▶ _GIVEN DATA_
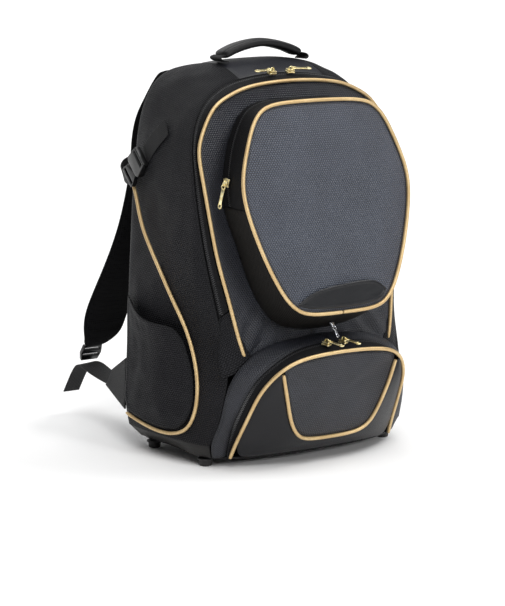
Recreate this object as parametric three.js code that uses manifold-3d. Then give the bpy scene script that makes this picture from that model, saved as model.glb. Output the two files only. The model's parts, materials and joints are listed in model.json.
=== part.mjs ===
// Baseball bat backpack, in millimetres: +Z up, -Y the front, the floor under its four feet at Z = 0.
import * as THREE from 'three';
import { mergeVertices } from 'three/addons/utils/BufferGeometryUtils.js';
import Module from 'manifold-3d';

const wasm = await Module();
wasm.setup();

// Bag body
const bodyWidth = 350;
const bodyHeight = 504;
const depthAtTop = 125.5;
const depthAtFloor = 214.5;
const sideBulge = 7;
const topBulge = 10;
const shoulderDip = 6;
const shoulderStart = 0.7;
const clothWall = 2.4;
const backPadding = 9;
const backBulge = 5;
const baseThickness = 3;
const baseClearance = 10.4;
const seamGap = 0.4;
const pipingDiameter = 4.2;
const mainZipEnd = 198;

// Upper pocket
const upperWidth = 256;
const upperHeight = 261;
const upperBottom = 197;
const upperDepthTop = 52;
const upperDepthBottom = 62;
const upperFullness = 9;
const upperZipEnd = 330;
const cordGapShare = 0.0006;
const patchThickness = 1.6;

// Lower pocket
const lowerWidth = 260;
const lowerHeight = 148;
const lowerReach = 58;
const lowerFullness = 5;

// Side pockets and their piping
const pocketGape = 15;
const pocketStandOff = 2;

// Webbing, buckles and shoulder straps
const webbingWidth = 25;
const webbingThickness = 1.6;
const loopWidth = 22;
const buckleLength = 46;
const buckleWidth = 34;
const buckleThickness = 9;
const padWidth = 66;
const padThickness = 10;
const lockWidth = 32;
const lockLength = 25;
const lockThickness = 5;
const strapReach = 146;

// Handle
const handleSpan = 118;
const handleY = 18;
const handleRise = 26;
const gripWidth = 26;
const gripThickness = 9;

// Feet
const footSpacingX = 282;
const footFrontY = -68;
const footRearY = 53;
const footDiameter = 17;

// Zip sliders and their pulls
const sliderLength = 10;
const sliderWidth = 8;
const sliderHeight = 5;
const pullWidth = 6;
const pullThickness = 1.6;
const pullHole = 2;
const mainPullLength = 30;
const lowerPullLength = 24;
const silverPullLength = 15;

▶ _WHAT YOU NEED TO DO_
Lines from the beginning of the data above through the line containing "const lowerFullness = 5;" are to be returned exactly, and no others.

▶ _EXERCISE RESULT_
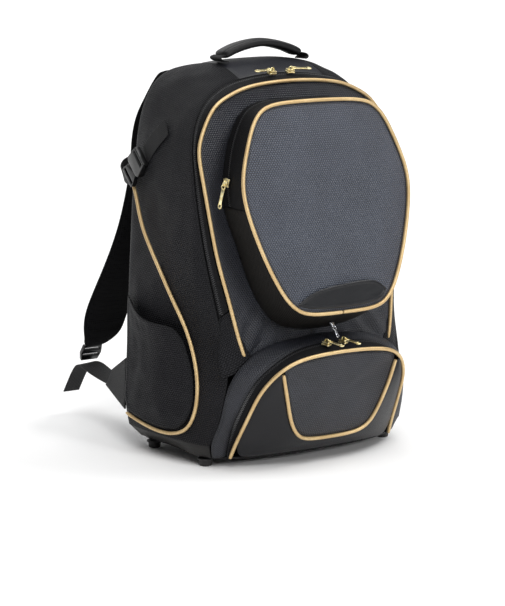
Recreate this object as parametric three.js code that uses manifold-3d. Then give the bpy scene script that makes this picture from that model, saved as model.glb. Output the two files only. The model's parts, materials and joints are listed in model.json.
=== part.mjs ===
// Baseball bat backpack, in millimetres: +Z up, -Y the front, the floor under its four feet at Z = 0.
import * as THREE from 'three';
import { mergeVertices } from 'three/addons/utils/BufferGeometryUtils.js';
import Module from 'manifold-3d';

const wasm = await Module();
wasm.setup();

// Bag body
const bodyWidth = 350;
const bodyHeight = 504;
const depthAtTop = 125.5;
const depthAtFloor = 214.5;
const sideBulge = 7;
const topBulge = 10;
const shoulderDip = 6;
const shoulderStart = 0.7;
const clothWall = 2.4;
const backPadding = 9;
const backBulge = 5;
const baseThickness = 3;
const baseClearance = 10.4;
const seamGap = 0.4;
const pipingDiameter = 4.2;
const mainZipEnd = 198;

// Upper pocket
const upperWidth = 256;
const upperHeight = 261;
const upperBottom = 197;
const upperDepthTop = 52;
const upperDepthBottom = 62;
const upperFullness = 9;
const upperZipEnd = 330;
const cordGapShare = 0.0006;
const patchThickness = 1.6;

// Lower pocket
const lowerWidth = 260;
const lowerHeight = 148;
const lowerReach = 58;
const lowerFullness = 5;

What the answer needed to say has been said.